===== Given information

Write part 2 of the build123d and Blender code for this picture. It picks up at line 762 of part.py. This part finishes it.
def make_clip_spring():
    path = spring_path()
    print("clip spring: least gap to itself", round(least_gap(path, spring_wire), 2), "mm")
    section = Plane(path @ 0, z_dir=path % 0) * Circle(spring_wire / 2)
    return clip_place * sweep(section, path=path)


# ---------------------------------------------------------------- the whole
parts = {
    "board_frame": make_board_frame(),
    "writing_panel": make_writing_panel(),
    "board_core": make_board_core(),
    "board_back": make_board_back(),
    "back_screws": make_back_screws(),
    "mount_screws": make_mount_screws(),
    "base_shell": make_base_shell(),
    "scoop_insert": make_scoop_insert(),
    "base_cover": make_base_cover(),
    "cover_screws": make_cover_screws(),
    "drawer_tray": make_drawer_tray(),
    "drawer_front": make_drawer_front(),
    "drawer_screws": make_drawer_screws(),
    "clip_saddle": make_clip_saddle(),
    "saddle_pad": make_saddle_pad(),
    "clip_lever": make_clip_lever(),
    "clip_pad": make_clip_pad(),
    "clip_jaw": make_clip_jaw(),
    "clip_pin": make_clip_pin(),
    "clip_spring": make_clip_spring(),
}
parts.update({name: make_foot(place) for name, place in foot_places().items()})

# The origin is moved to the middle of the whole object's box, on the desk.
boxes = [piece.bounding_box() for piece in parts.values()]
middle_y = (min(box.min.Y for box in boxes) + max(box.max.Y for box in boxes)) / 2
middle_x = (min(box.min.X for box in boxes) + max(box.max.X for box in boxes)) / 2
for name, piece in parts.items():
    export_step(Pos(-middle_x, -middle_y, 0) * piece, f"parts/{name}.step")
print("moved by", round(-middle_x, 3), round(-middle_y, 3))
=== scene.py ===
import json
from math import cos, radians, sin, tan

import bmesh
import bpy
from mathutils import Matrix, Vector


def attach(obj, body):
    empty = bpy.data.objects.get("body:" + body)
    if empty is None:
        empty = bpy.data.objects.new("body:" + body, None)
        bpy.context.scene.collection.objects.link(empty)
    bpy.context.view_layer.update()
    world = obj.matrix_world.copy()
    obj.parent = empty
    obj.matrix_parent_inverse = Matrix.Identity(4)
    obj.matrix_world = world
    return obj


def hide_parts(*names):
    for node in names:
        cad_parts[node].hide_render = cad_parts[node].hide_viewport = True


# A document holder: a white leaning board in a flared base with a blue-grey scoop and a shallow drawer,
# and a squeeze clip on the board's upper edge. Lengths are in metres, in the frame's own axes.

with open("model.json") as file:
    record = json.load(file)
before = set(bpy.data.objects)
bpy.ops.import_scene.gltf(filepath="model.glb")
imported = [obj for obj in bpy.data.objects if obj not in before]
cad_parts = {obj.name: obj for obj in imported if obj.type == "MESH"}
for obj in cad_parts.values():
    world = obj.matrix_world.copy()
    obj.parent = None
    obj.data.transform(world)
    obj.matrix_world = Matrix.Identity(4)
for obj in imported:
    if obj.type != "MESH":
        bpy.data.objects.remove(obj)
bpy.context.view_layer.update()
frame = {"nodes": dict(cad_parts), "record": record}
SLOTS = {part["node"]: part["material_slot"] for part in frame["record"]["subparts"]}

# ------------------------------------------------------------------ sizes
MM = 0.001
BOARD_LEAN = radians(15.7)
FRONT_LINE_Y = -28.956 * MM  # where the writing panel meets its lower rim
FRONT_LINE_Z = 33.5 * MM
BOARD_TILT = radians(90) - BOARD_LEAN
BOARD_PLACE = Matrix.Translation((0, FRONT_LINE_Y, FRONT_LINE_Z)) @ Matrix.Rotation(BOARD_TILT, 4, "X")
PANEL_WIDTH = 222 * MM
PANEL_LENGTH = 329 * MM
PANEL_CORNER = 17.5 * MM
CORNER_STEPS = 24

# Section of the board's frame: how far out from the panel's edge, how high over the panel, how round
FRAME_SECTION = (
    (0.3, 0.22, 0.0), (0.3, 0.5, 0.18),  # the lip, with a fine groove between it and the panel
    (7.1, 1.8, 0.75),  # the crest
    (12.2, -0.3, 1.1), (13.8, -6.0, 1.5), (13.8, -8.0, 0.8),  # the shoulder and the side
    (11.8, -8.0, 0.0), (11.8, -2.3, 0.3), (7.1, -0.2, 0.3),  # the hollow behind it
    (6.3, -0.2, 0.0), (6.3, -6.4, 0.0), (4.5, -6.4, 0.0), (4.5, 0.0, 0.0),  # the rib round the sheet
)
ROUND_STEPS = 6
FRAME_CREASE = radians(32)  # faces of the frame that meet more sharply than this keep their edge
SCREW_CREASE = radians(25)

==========

Requirements
Copy out precisely the lines from the line with "# The origin" to the line with "bpy.data.objects.remove(obj)" in the material above, including those two lines and omitting all the rest.

Finished exercise
# The origin is moved to the middle of the whole object's box, on the desk.
boxes = [piece.bounding_box() for piece in parts.values()]
middle_y = (min(box.min.Y for box in boxes) + max(box.max.Y for box in boxes)) / 2
middle_x = (min(box.min.X for box in boxes) + max(box.max.X for box in boxes)) / 2
for name, piece in parts.items():
    export_step(Pos(-middle_x, -middle_y, 0) * piece, f"parts/{name}.step")
print("moved by", round(-middle_x, 3), round(-middle_y, 3))
=== scene.py ===
import json
from math import cos, radians, sin, tan

import bmesh
import bpy
from mathutils import Matrix, Vector


def attach(obj, body):
    empty = bpy.data.objects.get("body:" + body)
    if empty is None:
        empty = bpy.data.objects.new("body:" + body, None)
        bpy.context.scene.collection.objects.link(empty)
    bpy.context.view_layer.update()
    world = obj.matrix_world.copy()
    obj.parent = empty
    obj.matrix_parent_inverse = Matrix.Identity(4)
    obj.matrix_world = world
    return obj


def hide_parts(*names):
    for node in names:
        cad_parts[node].hide_render = cad_parts[node].hide_viewport = True


# A document holder: a white leaning board in a flared base with a blue-grey scoop and a shallow drawer,
# and a squeeze clip on the board's upper edge. Lengths are in metres, in the frame's own axes.

with open("model.json") as file:
    record = json.load(file)
before = set(bpy.data.objects)
bpy.ops.import_scene.gltf(filepath="model.glb")
imported = [obj for obj in bpy.data.objects if obj not in before]
cad_parts = {obj.name: obj for obj in imported if obj.type == "MESH"}
for obj in cad_parts.values():
    world = obj.matrix_world.copy()
    obj.parent = None
    obj.data.transform(world)
    obj.matrix_world = Matrix.Identity(4)
for obj in imported:
    if obj.type != "MESH":
        bpy.data.objects.remove(obj)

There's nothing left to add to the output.